## Input data
"""

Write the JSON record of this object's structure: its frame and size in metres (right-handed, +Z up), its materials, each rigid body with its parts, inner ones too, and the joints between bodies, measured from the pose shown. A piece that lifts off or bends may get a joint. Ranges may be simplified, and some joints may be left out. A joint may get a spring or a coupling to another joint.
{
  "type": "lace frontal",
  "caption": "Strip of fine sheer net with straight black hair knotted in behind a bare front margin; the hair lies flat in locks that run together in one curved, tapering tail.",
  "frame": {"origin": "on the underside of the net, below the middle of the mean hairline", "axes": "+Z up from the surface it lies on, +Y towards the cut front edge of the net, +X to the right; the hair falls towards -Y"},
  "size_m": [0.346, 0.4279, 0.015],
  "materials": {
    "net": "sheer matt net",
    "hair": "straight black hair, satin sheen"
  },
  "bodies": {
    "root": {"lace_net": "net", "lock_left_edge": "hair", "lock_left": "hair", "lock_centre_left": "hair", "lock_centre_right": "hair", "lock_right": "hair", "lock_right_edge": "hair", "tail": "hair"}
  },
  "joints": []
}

"""
"""

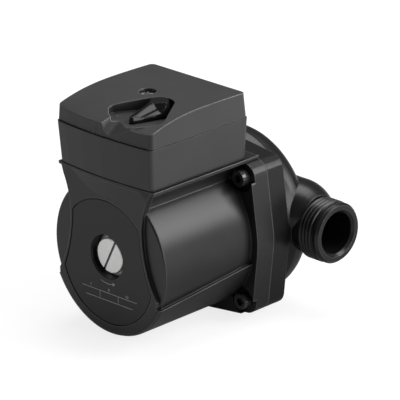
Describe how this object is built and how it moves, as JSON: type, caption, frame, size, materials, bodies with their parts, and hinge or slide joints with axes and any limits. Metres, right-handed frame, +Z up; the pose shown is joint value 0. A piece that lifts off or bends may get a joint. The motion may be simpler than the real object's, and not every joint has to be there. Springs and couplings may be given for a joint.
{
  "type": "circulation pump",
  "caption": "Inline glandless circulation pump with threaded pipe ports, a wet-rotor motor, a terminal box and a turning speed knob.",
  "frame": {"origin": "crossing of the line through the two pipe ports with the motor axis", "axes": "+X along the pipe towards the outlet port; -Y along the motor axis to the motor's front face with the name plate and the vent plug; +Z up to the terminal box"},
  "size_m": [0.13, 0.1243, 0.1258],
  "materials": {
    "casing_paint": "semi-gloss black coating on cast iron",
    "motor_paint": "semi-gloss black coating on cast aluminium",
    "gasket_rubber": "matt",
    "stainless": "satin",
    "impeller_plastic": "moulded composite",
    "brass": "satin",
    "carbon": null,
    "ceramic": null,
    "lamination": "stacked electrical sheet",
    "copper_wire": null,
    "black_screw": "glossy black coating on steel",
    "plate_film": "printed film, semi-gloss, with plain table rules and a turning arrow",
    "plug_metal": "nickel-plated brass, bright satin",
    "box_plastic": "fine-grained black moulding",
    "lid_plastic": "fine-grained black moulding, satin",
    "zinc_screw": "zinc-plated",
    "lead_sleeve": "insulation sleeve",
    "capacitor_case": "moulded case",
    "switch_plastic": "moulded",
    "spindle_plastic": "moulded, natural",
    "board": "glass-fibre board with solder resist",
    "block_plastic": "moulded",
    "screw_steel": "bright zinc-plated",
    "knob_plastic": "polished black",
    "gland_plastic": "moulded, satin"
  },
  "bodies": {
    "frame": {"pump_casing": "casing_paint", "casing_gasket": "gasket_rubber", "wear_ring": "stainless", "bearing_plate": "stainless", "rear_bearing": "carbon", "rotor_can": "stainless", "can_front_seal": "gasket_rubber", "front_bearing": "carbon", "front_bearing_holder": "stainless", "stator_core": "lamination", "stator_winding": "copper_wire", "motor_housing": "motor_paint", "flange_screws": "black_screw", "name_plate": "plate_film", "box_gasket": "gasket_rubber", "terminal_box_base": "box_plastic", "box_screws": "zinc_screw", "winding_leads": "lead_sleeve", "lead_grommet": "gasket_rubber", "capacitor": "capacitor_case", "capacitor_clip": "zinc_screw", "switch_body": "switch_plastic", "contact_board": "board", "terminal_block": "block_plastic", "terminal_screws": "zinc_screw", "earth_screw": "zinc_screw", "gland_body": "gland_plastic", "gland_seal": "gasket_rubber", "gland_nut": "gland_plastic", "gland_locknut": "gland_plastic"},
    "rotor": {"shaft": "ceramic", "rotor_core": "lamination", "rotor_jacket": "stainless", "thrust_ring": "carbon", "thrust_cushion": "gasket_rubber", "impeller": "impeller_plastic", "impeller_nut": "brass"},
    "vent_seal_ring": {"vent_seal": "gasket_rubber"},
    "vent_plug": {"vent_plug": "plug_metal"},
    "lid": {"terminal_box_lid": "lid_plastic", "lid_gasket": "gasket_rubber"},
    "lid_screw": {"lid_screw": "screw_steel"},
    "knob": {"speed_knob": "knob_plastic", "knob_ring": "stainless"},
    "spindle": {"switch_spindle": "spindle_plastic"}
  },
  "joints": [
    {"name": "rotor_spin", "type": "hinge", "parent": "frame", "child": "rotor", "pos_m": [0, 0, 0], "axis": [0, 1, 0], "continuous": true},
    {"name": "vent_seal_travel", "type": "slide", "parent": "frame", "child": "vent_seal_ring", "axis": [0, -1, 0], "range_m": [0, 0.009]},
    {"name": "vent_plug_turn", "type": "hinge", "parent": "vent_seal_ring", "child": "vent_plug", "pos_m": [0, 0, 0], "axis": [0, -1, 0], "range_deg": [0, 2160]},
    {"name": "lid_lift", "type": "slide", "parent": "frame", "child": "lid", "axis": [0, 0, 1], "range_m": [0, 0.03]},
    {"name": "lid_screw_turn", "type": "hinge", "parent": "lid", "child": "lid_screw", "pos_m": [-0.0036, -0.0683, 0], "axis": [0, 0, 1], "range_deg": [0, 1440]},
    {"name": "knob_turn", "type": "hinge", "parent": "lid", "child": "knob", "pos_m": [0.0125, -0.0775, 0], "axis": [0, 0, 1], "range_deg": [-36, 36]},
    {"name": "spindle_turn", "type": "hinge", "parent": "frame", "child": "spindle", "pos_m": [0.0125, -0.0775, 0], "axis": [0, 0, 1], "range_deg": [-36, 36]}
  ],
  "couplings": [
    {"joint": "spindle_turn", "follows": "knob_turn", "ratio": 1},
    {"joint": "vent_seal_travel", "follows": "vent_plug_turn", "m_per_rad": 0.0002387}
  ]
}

"""
"""

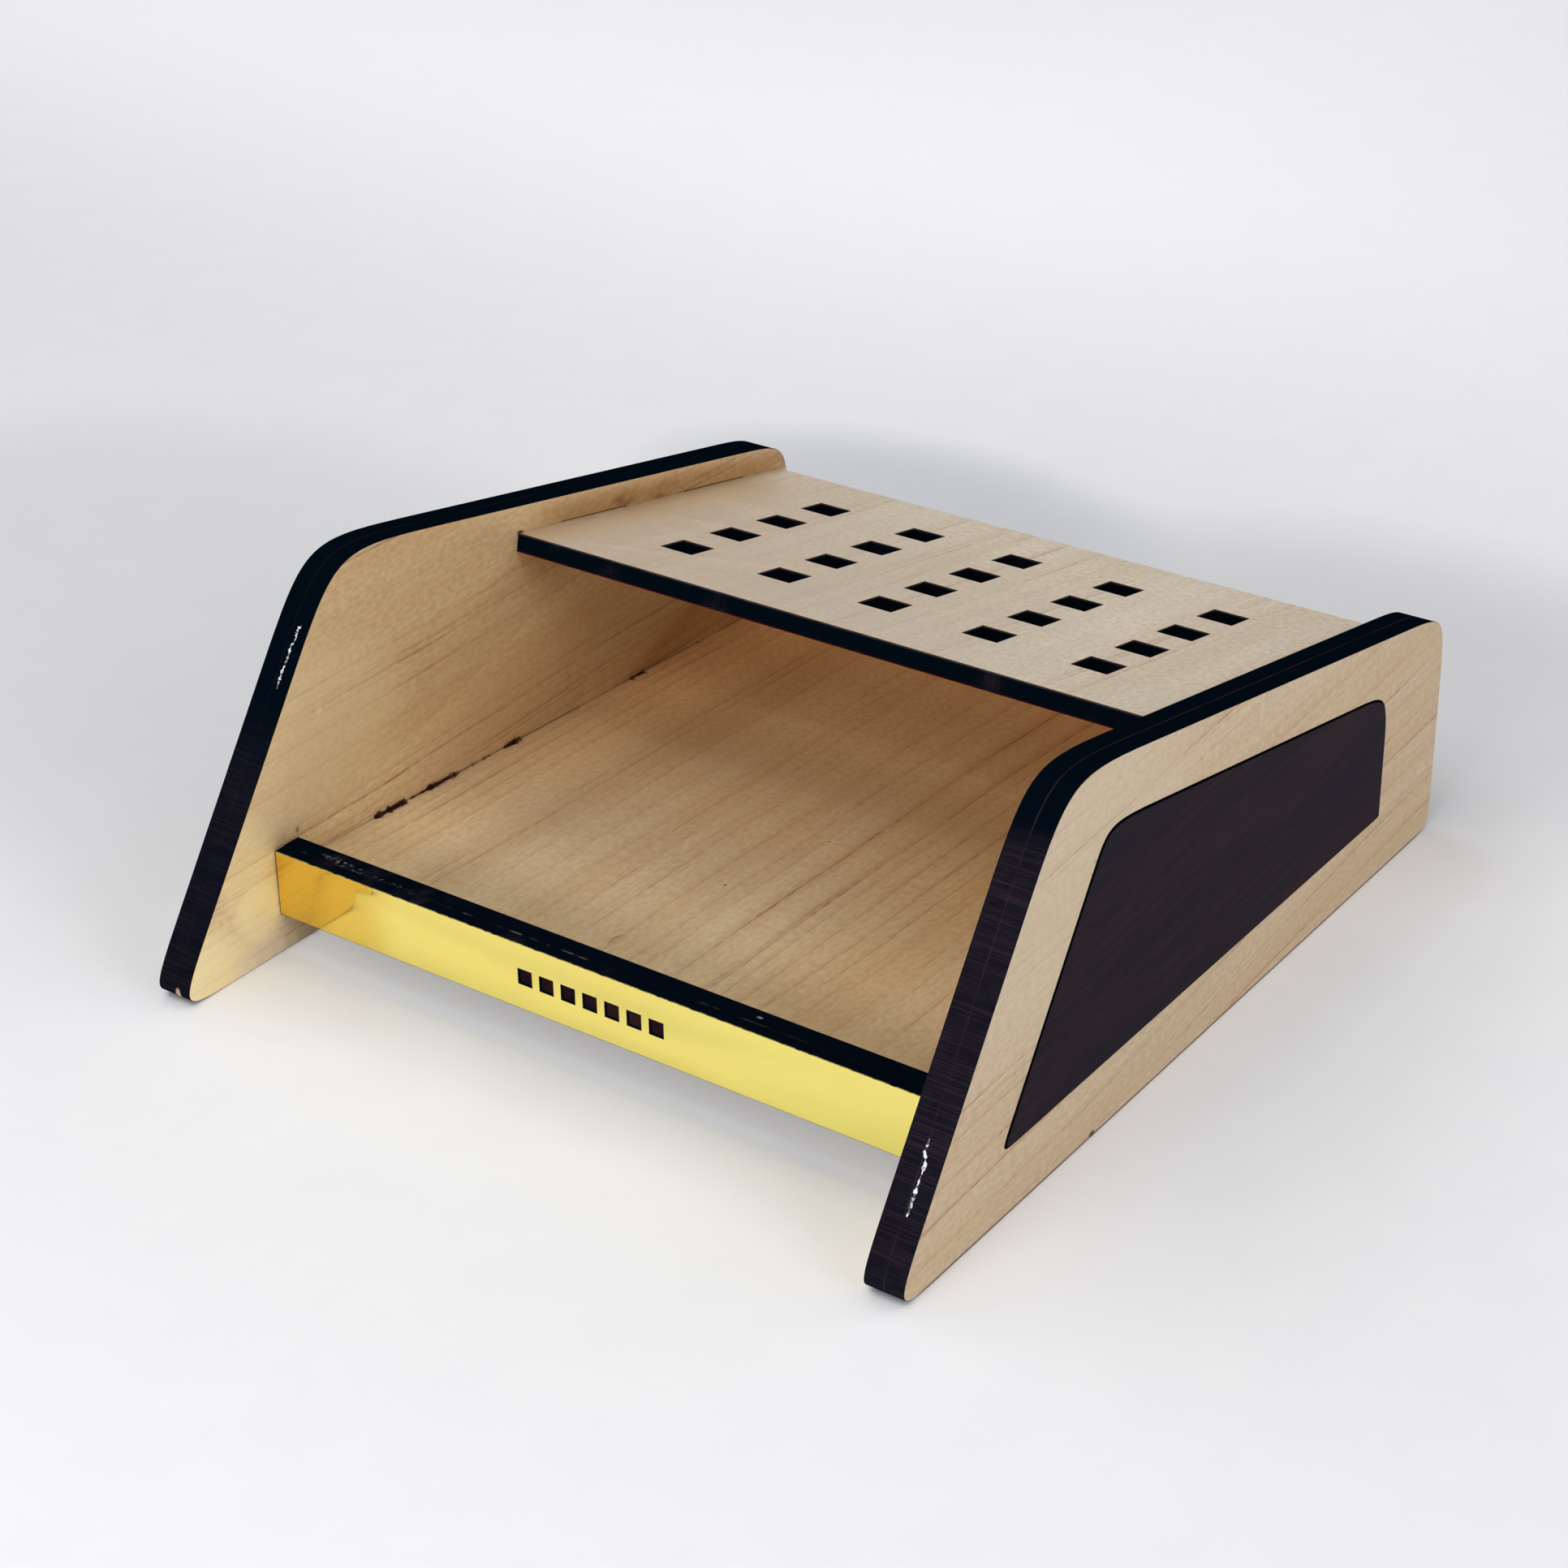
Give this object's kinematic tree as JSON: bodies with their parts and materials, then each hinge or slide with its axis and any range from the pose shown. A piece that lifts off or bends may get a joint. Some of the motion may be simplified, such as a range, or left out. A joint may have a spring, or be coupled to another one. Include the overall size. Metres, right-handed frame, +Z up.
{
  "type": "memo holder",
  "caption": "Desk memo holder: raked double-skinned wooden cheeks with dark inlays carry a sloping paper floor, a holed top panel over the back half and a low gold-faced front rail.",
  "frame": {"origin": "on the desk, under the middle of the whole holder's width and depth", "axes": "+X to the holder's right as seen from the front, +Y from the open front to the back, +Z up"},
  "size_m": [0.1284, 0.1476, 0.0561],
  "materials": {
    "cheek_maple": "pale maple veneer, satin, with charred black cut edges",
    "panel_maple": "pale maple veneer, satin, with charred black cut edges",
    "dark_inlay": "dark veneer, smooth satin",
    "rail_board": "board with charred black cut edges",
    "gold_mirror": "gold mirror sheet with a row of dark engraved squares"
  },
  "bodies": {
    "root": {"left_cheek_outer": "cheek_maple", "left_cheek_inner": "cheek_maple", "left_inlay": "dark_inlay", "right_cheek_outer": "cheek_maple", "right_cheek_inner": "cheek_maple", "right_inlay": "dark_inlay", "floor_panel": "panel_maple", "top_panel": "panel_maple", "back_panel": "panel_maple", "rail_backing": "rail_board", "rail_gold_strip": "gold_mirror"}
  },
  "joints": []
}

"""

## Task to carry out
Find each line holding "shown". Copy it out.

## Exercise output
Write the JSON record of this object's structure: its frame and size in metres (right-handed, +Z up), its materials, each rigid body with its parts, inner ones too, and the joints between bodies, measured from the pose shown. A piece that lifts off or bends may get a joint. Ranges may be simplified, and some joints may be left out. A joint may get a spring or a coupling to another joint.
Describe how this object is built and how it moves, as JSON: type, caption, frame, size, materials, bodies with their parts, and hinge or slide joints with axes and any limits. Metres, right-handed frame, +Z up; the pose shown is joint value 0. A piece that lifts off or bends may get a joint. The motion may be simpler than the real object's, and not every joint has to be there. Springs and couplings may be given for a joint.
Give this object's kinematic tree as JSON: bodies with their parts and materials, then each hinge or slide with its axis and any range from the pose shown. A piece that lifts off or bends may get a joint. Some of the motion may be simplified, such as a range, or left out. A joint may have a spring, or be coupled to another one. Include the overall size. Metres, right-handed frame, +Z up.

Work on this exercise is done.